Further, even if we were to conclude that his issue was not waived, we would conclude that it was without merit. As stated above, his issue challenges the foreclosure of the property and requests this Court to abate this appeal pending resolution of a separate suit in district court addressing his claims of wrongful foreclosure. But “[t]he only issue in an action for forcible detainer is the right to actual possession of the premises, and the merits of title shall not be adjudicated.” Wilhelm v. Federal Nat'l Mortg. Ass'n, 349 S.W.3d 766, 768 (Tex. App.—Houston [14th Dist.] 2011, no pet.) (citing Marshall v. Housing Auth. of City of San Antonio, 198 S.W.3d 782, 785 (Tex. 2006)); see Tex. R. Civ.
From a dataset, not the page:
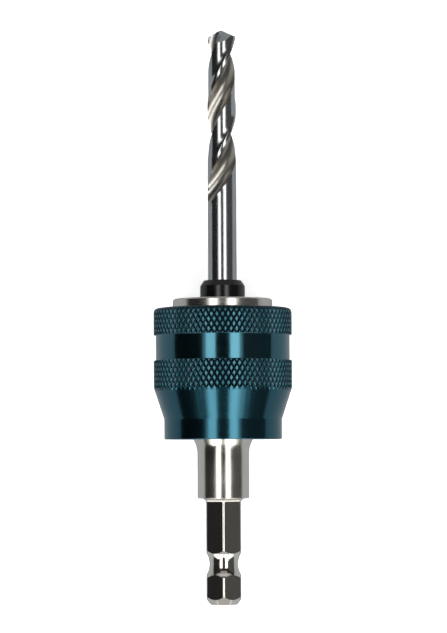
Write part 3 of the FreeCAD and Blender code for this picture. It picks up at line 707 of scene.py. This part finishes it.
def knurl_tree():
    """Cuts a diamond knurl into a turned form.

    The cutter is a closed shell whose rows and columns meet at the tips and at the crossings of the
    grooves, one after the other. Outside the knurled rows it stands clear of the piece.
    """
    tree = bpy.data.node_groups.new("diamond_knurl", "GeometryNodeTree")
    panel = tree.interface
    panel.new_socket("Piece", in_out="INPUT", socket_type="NodeSocketGeometry")
    for name in ("Teeth", "Rows", "First knurled row", "Last knurled row"):
        panel.new_socket(name, in_out="INPUT", socket_type="NodeSocketInt")
    for name in ("Start", "Half pitch", "Root radius", "Tip radius", "Clear radius"):
        panel.new_socket(name, in_out="INPUT", socket_type="NodeSocketFloat")
    panel.new_socket("Finish", in_out="INPUT", socket_type="NodeSocketMaterial")
    panel.new_socket("Piece", in_out="OUTPUT", socket_type="NodeSocketGeometry")

    def node(kind, **sources):
        made = tree.nodes.new(kind)
        for name, source in sources.items():
            feed(tree, made.inputs[name.replace("_", " ")], source)
        return made

    def maths(operation, *sources):
        return add_maths(tree, operation, *sources)

    sizes = tree.nodes.new("NodeGroupInput").outputs
    columns = maths("MULTIPLY", sizes["Teeth"], 2.0)
    grid = node(
        "GeometryNodeMeshGrid",
        Size_X=1.0,
        Size_Y=1.0,
        Vertices_X=maths("ADD", columns, 1.0),
        Vertices_Y=sizes["Rows"],
    )
    split = node("ShaderNodeSeparateXYZ", Vector=tree.nodes.new("GeometryNodeInputPosition").outputs[0])
    last_row = maths("SUBTRACT", sizes["Rows"], 1.0)
    column = maths("ROUND", maths("MULTIPLY", maths("ADD", split.outputs["X"], 0.5), columns))
    row = maths("ROUND", maths("MULTIPLY", maths("ADD", split.outputs["Y"], 0.5), last_row))
    is_tip = maths("MODULO", maths("ADD", column, row), 2.0)
    rise = maths("MULTIPLY", is_tip, maths("SUBTRACT", sizes["Tip radius"], sizes["Root radius"]))
    knurled = maths("ADD", sizes["Root radius"], rise)
    after_first = maths("GREATER_THAN", row, maths("SUBTRACT", sizes["First knurled row"], 0.5))
    before_last = maths("LESS_THAN", row, maths("ADD", sizes["Last knurled row"], 0.5))
    inside = maths("MULTIPLY", after_first, before_last)
    clear_part = maths("MULTIPLY", maths("SUBTRACT", 1.0, inside), sizes["Clear radius"])
    shell = maths("ADD", maths("MULTIPLY", inside, knurled), clear_part)
    past_start = maths("GREATER_THAN", row, 0.5)
    before_end = maths("LESS_THAN", row, maths("SUBTRACT", last_row, 0.5))
    radius = maths("MULTIPLY", shell, maths("MULTIPLY", past_start, before_end))
    angle = maths("DIVIDE", maths("MULTIPLY", column, TURN), columns)
    place = node(
        "ShaderNodeCombineXYZ",
        X=maths("ADD", sizes["Start"], maths("MULTIPLY", row, sizes["Half pitch"])),
        Y=maths("MULTIPLY", radius, maths("SINE", angle)),
        Z=maths("MULTIPLY", radius, maths("COSINE", angle)),
    )
    moved = node("GeometryNodeSetPosition", Geometry=grid.outputs["Mesh"], Position=place.outputs[0])
    closed = node("GeometryNodeMergeByDistance", Geometry=moved.outputs[0], Distance=WELD)
    faceted = node("GeometryNodeTriangulate", Mesh=closed.outputs[0])
    outward = node("GeometryNodeFlipFaces", Mesh=faceted.outputs[0])
    cut = tree.nodes.new("GeometryNodeMeshBoolean")
    cut.operation = "INTERSECT"
    cut.solver = "EXACT"
    for source in (sizes["Piece"], outward.outputs[0]):
        tree.links.new(source, cut.inputs[1])
    real = node("GeometryNodeRealizeInstances", Geometry=cut.outputs[0])
    finished = node("GeometryNodeSetMaterial", Geometry=real.outputs[0], Material=sizes["Finish"])
    output = tree.nodes.new("NodeGroupOutput")
    tree.links.new(finished.outputs[0], output.inputs[0])
    return tree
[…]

P. 510.3(e) (“The court must adjudicate the right to actual possession and not title.”). “To prevail in a forcible detainer action, a plaintiff is not required to prove title, but is only required to show sufficient evidence of ownership to demonstrate a superior right to immediate possession.” Rice v. Pinney, 51 S.W.3d 705, 709 (Tex. App.—Dallas 2001, no pet.). Relevant to this appeal, a landlord of property is entitled to judgment in a forcible detainer action for possession and a writ of possession when the evidence establishes that a tenant by sufferance refuses to surrender possession of the property after receiving written demand for possession in accordance with the Texas Property Code. See Tex. Prop. Code §§ 24.002(a)(2), .005 (describing required notice to vacate prior to filing eviction suit), .0061(a) (stating that landlord who prevails in eviction suit is entitled to judgment for possession and writ of possession).

Fannie Mae's evidence established that (1) it owned the property, (2) Copeland was a tenant by sufferance pursuant to the terms of the deed of trust, (3) Fannie Mae made written demand for possession of the property in accordance with the Texas Property Code, and (4) Copeland refused to surrender possession after receiving the notice. See id. §§ 24.002, .005. Fannie Mae presented evidence that it purchased the property at the non-judicial foreclosure sale and that the deed of trust contained a provision creating a tenancy at sufferance in the event that the property was sold at a foreclosure sale. Copeland also does not dispute that he received Fannie Mae's written demand that he vacate the property. This evidence provided a basis for the county court to determine that Fannie Mae had the right to immediate possession without resolving whether it had wrongfully foreclosed on the property. See Villalon v. Bank One, 176 S.W.3d 66, 71 (Tex. App.—Houston [1st Dist.] 2004, pet. denied) (“The landlord-tenant relationship established in the deed of trust provided a basis for the county court to determine that Bank One had the right to immediate possession without resolving whether Bank One wrongfully foreclosed on the property, an issue relating directly to who has title to the property.”). Thus, we deny appellant's request to abate this appeal pending resolution of his wrongful foreclosure allegations in a separate suit.

CONCLUSION

For these reasons, we overrule Copeland's issue and affirm the county court's judgment.